Extract exactly the run of lines starting at the line that holds "bake_transform(leaf)" and ending at the line that holds "# Floor, light and camera", both included.

..............................

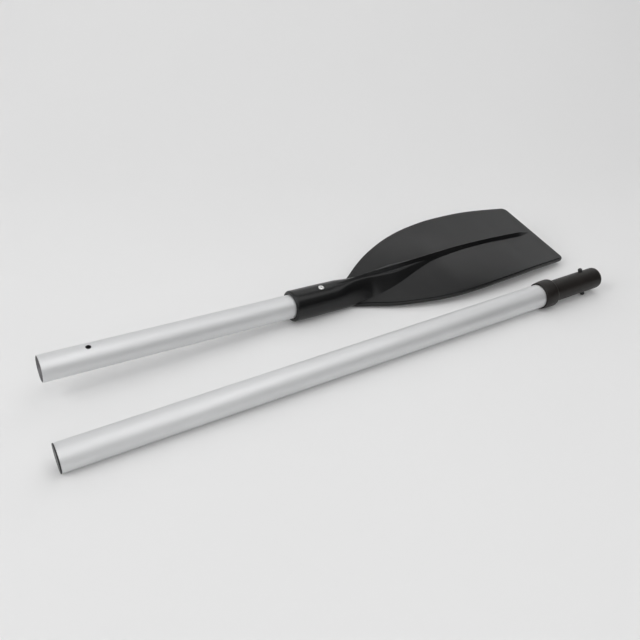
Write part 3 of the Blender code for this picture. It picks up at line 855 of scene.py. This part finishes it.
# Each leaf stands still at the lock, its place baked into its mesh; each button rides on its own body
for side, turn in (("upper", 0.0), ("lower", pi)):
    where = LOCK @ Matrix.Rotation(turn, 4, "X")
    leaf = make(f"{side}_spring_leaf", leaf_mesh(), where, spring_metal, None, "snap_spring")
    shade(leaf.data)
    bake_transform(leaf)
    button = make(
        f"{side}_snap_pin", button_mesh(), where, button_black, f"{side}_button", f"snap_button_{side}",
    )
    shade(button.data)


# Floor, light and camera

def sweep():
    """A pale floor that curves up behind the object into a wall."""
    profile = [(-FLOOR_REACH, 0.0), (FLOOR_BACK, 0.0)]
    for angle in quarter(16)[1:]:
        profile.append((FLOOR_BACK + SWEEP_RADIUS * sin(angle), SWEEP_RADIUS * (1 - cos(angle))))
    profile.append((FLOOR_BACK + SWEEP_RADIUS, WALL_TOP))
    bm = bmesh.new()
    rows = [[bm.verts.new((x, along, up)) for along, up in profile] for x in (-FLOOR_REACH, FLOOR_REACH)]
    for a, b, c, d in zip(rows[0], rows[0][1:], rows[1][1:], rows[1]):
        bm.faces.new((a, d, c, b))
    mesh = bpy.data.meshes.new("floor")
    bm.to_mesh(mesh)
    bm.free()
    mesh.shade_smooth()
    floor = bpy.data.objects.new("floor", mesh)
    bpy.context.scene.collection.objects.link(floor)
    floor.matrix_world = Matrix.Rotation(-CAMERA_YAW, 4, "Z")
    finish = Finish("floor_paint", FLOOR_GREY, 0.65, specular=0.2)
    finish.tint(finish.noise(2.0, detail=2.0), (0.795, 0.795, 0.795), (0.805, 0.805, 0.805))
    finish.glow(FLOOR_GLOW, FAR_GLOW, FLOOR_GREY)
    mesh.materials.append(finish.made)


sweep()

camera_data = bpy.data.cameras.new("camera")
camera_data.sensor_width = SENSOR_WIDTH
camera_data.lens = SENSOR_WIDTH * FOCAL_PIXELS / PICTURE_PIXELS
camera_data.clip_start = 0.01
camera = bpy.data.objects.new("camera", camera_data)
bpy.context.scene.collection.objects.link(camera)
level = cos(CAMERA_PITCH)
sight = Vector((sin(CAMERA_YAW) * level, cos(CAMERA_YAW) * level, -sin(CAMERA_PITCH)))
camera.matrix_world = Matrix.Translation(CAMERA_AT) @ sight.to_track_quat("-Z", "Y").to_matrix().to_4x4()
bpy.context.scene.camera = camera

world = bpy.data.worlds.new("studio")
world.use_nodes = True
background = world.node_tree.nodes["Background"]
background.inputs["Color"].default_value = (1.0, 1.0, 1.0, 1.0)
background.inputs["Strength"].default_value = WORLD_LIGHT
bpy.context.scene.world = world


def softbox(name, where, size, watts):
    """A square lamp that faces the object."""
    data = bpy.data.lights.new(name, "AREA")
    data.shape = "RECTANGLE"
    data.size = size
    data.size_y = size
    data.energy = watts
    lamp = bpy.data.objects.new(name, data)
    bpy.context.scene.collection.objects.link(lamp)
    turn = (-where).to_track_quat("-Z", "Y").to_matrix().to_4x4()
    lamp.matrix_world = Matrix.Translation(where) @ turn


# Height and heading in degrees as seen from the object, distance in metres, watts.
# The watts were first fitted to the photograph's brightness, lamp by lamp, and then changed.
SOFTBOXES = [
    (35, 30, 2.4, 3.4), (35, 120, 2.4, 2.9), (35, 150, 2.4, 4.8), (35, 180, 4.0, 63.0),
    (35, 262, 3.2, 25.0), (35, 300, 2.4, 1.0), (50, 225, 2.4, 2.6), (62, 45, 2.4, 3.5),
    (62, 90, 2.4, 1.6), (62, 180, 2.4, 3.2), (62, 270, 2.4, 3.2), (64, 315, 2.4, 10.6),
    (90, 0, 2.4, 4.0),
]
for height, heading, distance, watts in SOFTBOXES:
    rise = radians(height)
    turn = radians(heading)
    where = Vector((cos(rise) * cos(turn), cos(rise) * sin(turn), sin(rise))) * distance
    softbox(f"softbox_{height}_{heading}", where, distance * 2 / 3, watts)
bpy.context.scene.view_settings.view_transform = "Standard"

..............................

== Solution to this task ==
    bake_transform(leaf)
    button = make(
        f"{side}_snap_pin", button_mesh(), where, button_black, f"{side}_button", f"snap_button_{side}",
    )
    shade(button.data)


# Floor, light and camera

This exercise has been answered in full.